- Environmental
 - Pesticides
 - Hair Dye

- Foods
 
Environmental

There are some things which are shown to increase the risk of NHL.  

Pesticides

Statistics show that farmers live longer and have a lower incidence of cancer overall than the overall population.  There are several exceptions to that, and one exception to that is NHL, where farmers have a 50-200 times higher incidence rate than the general population.  Herbicides containing 2,4-D, such as Ortho Weed-B-Gone, and glyphosate used in Roundup are both linked to NHL. If you use weedkillers at home, use latex pesticide gloves and a respirator mask rated for herbicides (I didn't)!

Hair Dye

People who use dark hair dye are more likely to get NHL.   If you use dark hair dye for 20 or more years, the risk goes up to 5x higher than the general population.  Some studies show there is a higher risk for those who have dyed their hair more than 12 times.  The risk may be less now because some of the known cancer causing chemicals in hair dye were banned in 1980.

Foods

The following are lists of foods that have been linked to a higher incidence of NHL in various studies.  The direct links are not necessarily known, but by avoiding these foods it may not promote the NHL to grow and spread in my body.

- Animal protein, saturated fat, fried red meat and dairy foods

- Cheese, pasta and rice

- Meats, cheese, eggs, dessert foods, saturated fat, and monounsaturated fat, yellow/orange vegetables (eggs and yellow/orange vegetables are questionable because components in them are shown to help in other studies).

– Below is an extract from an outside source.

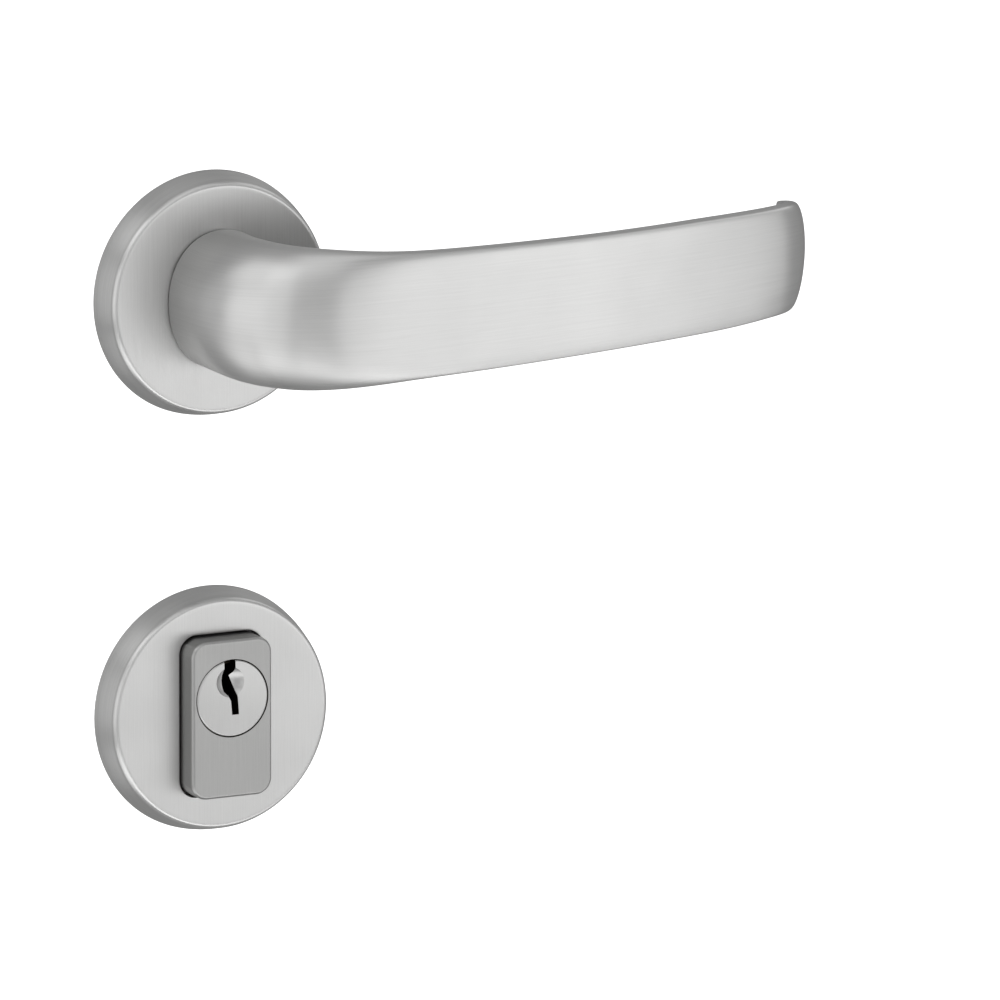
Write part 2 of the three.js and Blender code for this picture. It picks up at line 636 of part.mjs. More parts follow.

- Dairy (DLBC only), fried red meat (DLBC, follicular, T cell), coffee (DLBC)

No Caffein

Caffein is shown to make cancer cells hard to kill when heat shock is attempted to kill them.  Since I've got cancer cells still floating in around my bloodstream, I want them to be as easy to kill as possible!

Meat

Eating meat is shown to double the chance of getting NHL and other cancers.   From other studies, low fat white meats (turkey, chicken) are not shown to increase the risk, only red and fatty meats.   Things like baked chicken and turkey are neutral (don't help or hurt).

Processed Foods

In general, the more food is processed, the more nutrients that are taken out.  

Non-organic food also may contain traces of pesticides in them.  According to the FDAs testing, up to 3.3% of tested foods exceed the allowable limits of pesticide content. That means, for every 100 different food ingredients you eat 2-3 will exceed the limits.   It's a good idea to avoid anything that is non-organic.

Another even better reason to avoid non-organic foods is that buying food farmed with pesticides is promoting NHL among farmers (farmers have between 6-200x the rate of NHL depending on pesticide usage).